◆ GOAL: Locate the lines that hold the string "joints". Copy every such line.
-----
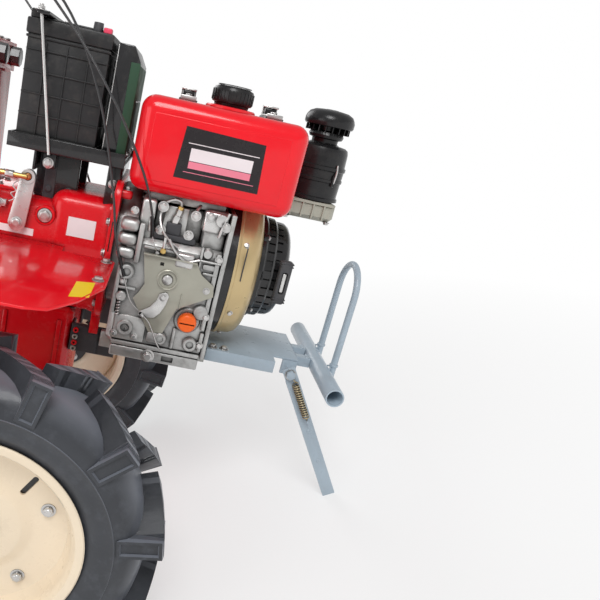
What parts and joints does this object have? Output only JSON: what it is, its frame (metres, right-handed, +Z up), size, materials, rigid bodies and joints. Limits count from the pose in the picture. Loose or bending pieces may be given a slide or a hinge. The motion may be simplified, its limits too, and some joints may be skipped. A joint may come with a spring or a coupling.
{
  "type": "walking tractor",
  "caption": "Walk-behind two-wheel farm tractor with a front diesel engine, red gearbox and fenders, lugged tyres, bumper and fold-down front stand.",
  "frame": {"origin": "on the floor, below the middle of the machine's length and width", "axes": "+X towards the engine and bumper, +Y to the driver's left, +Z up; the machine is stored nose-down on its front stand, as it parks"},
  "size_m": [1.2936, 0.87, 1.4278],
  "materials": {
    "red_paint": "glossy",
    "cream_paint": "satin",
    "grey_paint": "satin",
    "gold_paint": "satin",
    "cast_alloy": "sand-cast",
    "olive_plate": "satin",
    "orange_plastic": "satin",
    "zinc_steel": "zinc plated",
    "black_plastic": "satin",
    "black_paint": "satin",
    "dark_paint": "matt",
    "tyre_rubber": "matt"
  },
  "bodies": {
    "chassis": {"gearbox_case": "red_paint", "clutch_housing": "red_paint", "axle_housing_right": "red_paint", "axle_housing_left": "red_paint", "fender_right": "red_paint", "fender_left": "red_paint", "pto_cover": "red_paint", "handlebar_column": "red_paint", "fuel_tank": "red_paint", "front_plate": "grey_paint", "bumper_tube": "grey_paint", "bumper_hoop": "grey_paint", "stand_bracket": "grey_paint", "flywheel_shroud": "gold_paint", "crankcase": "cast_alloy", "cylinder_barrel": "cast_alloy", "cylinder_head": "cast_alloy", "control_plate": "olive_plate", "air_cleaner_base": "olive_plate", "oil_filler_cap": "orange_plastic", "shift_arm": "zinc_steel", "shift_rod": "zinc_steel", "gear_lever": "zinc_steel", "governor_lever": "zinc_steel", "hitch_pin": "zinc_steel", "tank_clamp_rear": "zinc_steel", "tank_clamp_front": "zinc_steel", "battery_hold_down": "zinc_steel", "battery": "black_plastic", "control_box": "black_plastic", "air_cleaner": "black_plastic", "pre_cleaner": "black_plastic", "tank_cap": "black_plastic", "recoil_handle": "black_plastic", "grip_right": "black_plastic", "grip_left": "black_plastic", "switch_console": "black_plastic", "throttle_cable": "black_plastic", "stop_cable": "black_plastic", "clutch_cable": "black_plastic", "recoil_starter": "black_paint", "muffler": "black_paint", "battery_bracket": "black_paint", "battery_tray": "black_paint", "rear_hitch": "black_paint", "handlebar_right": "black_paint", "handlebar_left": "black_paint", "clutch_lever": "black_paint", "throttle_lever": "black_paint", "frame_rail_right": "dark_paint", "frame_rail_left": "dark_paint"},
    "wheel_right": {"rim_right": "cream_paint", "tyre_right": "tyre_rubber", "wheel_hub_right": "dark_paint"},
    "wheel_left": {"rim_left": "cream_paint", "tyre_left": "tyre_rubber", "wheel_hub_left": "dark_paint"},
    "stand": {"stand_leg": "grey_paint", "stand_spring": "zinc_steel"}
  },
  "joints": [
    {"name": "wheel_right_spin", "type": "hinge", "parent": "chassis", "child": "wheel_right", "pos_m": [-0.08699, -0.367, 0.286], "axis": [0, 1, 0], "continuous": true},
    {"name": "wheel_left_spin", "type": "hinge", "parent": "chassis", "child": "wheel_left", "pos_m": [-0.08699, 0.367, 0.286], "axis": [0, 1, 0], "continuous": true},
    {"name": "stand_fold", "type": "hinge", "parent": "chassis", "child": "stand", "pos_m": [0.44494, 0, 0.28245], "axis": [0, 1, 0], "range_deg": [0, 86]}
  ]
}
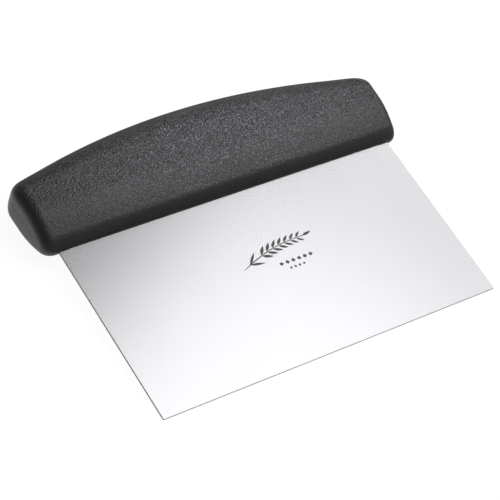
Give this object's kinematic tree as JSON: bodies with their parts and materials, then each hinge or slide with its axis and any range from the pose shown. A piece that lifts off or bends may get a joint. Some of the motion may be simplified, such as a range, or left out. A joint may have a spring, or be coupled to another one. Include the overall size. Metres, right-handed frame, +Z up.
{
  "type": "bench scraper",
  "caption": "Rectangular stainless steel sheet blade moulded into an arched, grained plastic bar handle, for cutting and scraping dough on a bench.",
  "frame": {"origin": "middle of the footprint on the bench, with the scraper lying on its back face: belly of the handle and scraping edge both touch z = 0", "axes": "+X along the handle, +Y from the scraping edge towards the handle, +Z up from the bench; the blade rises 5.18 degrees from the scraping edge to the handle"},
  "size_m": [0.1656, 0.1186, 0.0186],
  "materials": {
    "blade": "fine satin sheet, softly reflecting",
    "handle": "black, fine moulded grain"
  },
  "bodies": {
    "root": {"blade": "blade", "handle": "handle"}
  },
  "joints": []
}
-----
◆ WORKED SOLUTION:
What parts and joints does this object have? Output only JSON: what it is, its frame (metres, right-handed, +Z up), size, materials, rigid bodies and joints. Limits count from the pose in the picture. Loose or bending pieces may be given a slide or a hinge. The motion may be simplified, its limits too, and some joints may be skipped. A joint may come with a spring or a coupling.
  "joints": [
  "joints": []